** start of DATA BLOCK **

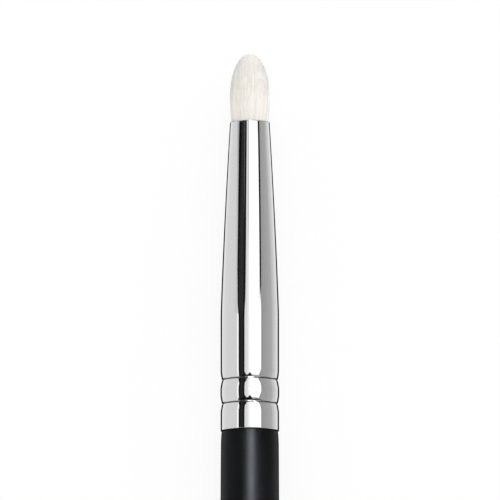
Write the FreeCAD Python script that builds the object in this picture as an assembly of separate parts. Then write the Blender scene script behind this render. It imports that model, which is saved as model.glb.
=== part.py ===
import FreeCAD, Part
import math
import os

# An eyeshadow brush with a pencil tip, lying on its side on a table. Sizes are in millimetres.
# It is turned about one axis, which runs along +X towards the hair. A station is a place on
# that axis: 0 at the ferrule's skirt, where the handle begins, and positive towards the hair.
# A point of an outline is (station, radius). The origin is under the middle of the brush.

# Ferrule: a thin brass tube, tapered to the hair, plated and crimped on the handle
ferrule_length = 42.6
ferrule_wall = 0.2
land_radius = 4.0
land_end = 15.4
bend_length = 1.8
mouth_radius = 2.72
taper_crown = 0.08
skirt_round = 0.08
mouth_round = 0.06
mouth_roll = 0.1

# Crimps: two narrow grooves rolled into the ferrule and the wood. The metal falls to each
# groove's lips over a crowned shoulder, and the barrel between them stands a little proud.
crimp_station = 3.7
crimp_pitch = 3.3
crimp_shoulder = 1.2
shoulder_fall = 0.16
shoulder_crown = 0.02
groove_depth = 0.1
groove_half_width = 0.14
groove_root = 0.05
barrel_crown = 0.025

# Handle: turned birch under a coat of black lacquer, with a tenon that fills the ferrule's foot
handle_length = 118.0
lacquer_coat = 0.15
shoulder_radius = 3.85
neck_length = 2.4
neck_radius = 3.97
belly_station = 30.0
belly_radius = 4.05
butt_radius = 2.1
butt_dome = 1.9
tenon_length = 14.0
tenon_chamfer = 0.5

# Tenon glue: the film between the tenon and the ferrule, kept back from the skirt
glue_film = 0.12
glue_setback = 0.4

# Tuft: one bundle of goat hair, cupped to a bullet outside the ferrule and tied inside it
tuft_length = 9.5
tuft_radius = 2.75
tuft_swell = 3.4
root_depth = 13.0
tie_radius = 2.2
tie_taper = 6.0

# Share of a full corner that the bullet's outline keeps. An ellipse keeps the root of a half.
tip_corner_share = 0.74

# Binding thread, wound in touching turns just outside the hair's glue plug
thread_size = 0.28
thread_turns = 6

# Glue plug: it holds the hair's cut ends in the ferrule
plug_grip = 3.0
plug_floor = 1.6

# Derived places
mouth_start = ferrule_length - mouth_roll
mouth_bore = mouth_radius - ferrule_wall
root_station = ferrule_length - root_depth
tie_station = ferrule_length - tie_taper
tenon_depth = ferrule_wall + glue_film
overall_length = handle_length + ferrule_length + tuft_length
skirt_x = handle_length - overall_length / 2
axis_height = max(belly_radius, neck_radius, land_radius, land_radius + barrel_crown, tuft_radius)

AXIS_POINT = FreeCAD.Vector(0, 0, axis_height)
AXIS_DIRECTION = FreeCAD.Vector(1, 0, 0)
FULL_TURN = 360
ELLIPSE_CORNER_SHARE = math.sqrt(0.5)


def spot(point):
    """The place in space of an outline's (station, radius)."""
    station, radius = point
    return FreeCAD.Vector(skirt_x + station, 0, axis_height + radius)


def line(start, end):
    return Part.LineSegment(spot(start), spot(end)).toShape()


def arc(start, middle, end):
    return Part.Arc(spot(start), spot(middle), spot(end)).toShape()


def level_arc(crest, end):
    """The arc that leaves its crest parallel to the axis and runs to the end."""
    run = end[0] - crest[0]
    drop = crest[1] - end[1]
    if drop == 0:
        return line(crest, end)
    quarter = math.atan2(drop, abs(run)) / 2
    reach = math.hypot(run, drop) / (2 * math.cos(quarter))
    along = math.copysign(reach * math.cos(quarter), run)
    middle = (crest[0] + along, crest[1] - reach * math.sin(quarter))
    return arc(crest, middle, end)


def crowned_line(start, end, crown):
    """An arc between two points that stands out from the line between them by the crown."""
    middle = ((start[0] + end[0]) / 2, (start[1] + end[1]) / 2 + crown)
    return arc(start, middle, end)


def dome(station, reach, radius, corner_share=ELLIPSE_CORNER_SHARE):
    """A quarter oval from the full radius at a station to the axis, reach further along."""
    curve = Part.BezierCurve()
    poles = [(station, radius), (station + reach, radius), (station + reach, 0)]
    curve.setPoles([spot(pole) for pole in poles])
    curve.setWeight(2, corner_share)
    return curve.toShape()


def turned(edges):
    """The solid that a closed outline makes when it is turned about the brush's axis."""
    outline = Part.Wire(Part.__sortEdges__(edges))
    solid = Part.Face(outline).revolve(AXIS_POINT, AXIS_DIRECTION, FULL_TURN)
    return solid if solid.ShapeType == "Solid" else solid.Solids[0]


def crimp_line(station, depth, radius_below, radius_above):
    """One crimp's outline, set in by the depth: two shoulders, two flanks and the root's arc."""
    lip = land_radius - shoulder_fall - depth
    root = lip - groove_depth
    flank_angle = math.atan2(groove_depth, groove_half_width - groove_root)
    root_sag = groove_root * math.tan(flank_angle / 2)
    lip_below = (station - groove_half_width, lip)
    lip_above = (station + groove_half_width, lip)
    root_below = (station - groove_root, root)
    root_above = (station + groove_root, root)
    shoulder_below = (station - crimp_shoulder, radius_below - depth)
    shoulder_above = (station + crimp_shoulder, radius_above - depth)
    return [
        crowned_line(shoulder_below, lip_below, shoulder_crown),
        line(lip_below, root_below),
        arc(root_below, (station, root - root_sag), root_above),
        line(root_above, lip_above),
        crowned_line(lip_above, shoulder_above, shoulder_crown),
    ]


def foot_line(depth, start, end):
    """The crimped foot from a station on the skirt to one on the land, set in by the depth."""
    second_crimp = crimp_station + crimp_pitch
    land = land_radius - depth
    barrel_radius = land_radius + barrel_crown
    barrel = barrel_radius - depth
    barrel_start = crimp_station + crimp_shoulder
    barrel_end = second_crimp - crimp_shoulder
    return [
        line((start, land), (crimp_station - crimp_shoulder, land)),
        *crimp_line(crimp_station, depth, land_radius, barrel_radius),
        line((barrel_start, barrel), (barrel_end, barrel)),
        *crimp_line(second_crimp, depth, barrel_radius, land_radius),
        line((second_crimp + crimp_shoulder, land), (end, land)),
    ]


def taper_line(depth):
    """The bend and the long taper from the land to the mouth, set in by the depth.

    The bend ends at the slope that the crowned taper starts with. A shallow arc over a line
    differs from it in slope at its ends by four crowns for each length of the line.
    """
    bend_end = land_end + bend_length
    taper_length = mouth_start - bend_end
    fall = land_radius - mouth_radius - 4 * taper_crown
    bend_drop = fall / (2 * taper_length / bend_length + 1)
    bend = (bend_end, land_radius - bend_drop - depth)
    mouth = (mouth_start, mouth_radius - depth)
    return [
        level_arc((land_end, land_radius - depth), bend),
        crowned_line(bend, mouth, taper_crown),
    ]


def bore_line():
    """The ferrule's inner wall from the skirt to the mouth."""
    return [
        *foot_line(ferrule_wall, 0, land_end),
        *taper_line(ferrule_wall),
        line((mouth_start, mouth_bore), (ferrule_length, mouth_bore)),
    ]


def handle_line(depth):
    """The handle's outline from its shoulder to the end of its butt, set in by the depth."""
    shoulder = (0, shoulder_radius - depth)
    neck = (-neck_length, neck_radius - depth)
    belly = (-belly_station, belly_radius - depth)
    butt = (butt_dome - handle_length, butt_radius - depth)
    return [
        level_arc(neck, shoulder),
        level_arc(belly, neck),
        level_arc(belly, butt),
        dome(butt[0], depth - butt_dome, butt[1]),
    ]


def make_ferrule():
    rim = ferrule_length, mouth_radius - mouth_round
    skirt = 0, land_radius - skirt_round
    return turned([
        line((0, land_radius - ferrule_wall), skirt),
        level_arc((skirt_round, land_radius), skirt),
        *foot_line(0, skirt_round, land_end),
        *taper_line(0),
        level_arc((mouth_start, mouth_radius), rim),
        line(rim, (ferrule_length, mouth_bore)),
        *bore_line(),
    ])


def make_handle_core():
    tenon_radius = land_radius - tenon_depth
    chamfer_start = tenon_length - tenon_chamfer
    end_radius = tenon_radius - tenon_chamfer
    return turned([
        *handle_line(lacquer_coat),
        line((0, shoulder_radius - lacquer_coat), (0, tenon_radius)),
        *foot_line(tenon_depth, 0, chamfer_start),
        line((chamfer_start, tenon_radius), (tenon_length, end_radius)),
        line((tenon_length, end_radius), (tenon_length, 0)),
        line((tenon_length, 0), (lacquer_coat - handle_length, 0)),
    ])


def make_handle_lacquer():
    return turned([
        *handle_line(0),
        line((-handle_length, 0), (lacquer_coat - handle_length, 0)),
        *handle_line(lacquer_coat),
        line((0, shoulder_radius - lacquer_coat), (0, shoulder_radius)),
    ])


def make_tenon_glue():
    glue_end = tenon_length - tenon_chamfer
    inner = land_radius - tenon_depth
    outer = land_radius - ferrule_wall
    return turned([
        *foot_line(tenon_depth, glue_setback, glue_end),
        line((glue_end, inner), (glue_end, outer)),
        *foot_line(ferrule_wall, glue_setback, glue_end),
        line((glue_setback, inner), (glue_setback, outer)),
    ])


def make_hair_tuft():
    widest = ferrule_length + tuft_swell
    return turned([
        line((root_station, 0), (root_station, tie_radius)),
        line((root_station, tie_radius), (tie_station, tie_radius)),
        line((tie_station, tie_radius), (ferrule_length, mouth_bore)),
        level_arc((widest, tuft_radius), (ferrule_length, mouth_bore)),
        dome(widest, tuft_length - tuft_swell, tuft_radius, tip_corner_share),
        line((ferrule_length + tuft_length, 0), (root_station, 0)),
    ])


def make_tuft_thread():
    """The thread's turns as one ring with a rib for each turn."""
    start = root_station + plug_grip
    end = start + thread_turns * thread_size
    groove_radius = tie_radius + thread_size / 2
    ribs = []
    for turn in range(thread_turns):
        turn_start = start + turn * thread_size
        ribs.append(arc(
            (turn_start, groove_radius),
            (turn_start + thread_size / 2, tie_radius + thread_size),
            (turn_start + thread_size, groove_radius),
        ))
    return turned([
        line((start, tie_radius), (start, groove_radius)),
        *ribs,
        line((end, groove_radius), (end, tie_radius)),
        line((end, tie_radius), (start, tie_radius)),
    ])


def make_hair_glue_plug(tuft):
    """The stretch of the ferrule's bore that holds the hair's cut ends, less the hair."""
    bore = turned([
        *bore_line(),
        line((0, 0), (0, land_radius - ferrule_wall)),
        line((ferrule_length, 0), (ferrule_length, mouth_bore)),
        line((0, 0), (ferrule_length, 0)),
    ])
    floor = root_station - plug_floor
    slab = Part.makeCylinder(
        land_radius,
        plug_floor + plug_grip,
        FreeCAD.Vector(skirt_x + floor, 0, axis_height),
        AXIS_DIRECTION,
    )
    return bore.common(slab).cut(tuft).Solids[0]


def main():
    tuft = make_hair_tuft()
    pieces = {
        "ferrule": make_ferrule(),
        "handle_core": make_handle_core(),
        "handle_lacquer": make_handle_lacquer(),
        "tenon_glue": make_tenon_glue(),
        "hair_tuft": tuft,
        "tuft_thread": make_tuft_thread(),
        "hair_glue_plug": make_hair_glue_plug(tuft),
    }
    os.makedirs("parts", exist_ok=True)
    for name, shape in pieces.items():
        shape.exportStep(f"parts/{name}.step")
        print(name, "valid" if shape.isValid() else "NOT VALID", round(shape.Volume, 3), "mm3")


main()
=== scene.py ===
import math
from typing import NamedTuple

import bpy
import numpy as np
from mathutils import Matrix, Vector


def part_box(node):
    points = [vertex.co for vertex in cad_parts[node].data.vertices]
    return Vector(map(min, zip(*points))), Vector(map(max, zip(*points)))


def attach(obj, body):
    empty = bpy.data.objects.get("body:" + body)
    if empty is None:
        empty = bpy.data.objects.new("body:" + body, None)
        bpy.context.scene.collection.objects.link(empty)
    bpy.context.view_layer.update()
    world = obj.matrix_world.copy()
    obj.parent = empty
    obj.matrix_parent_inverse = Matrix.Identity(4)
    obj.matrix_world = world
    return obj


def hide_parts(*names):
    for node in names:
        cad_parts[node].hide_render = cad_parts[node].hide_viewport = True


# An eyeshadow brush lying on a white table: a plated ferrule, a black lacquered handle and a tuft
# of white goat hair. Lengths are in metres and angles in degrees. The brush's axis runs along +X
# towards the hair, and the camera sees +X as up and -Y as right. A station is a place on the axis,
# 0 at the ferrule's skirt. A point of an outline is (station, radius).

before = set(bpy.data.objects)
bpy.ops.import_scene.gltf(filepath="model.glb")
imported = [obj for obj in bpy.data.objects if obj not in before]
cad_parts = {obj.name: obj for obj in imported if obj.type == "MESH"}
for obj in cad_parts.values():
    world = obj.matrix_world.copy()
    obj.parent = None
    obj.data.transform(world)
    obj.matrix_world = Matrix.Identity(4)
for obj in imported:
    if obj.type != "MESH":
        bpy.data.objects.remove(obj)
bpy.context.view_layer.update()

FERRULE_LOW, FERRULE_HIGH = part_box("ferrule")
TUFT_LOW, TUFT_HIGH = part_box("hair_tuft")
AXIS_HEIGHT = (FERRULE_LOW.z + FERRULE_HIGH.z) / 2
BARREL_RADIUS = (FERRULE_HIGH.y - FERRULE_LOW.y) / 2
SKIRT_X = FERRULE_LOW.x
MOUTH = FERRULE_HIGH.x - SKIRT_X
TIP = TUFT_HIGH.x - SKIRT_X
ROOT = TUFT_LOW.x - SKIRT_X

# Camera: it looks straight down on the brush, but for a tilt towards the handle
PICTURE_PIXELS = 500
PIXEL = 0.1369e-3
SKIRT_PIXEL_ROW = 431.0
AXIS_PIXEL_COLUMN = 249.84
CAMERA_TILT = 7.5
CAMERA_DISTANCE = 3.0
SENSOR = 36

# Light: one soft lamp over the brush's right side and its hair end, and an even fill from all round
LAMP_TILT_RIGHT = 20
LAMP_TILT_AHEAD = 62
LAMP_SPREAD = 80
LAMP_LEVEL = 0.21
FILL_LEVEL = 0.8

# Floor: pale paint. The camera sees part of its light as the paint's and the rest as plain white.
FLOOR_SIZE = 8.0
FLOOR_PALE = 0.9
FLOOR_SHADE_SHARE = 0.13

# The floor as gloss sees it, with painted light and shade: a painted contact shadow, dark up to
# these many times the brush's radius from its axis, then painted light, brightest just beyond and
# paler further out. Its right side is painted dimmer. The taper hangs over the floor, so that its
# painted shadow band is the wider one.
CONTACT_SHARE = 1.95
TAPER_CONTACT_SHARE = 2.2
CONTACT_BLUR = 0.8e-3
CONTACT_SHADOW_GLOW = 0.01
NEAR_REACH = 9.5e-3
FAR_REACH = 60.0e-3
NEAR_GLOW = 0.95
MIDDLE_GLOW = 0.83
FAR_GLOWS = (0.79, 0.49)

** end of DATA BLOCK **

#### TO BE DONE:
Quote exactly the lines running from the start of the listing above through the line where "barrel_crown = 0.025" is found, and output no other lines.

#### REPLY TO THE TASK:
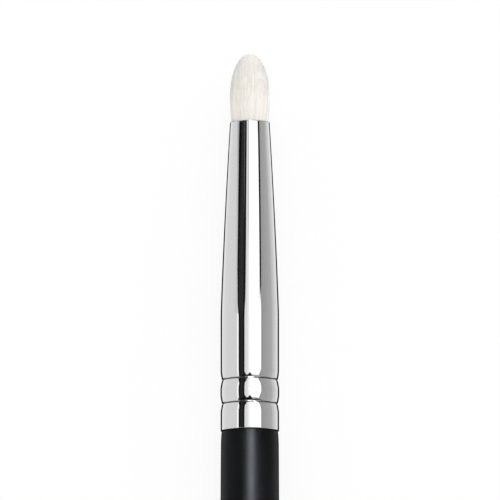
Write the FreeCAD Python script that builds the object in this picture as an assembly of separate parts. Then write the Blender scene script behind this render. It imports that model, which is saved as model.glb.
=== part.py ===
import FreeCAD, Part
import math
import os

# An eyeshadow brush with a pencil tip, lying on its side on a table. Sizes are in millimetres.
# It is turned about one axis, which runs along +X towards the hair. A station is a place on
# that axis: 0 at the ferrule's skirt, where the handle begins, and positive towards the hair.
# A point of an outline is (station, radius). The origin is under the middle of the brush.

# Ferrule: a thin brass tube, tapered to the hair, plated and crimped on the handle
ferrule_length = 42.6
ferrule_wall = 0.2
land_radius = 4.0
land_end = 15.4
bend_length = 1.8
mouth_radius = 2.72
taper_crown = 0.08
skirt_round = 0.08
mouth_round = 0.06
mouth_roll = 0.1

# Crimps: two narrow grooves rolled into the ferrule and the wood. The metal falls to each
# groove's lips over a crowned shoulder, and the barrel between them stands a little proud.
crimp_station = 3.7
crimp_pitch = 3.3
crimp_shoulder = 1.2
shoulder_fall = 0.16
shoulder_crown = 0.02
groove_depth = 0.1
groove_half_width = 0.14
groove_root = 0.05
barrel_crown = 0.025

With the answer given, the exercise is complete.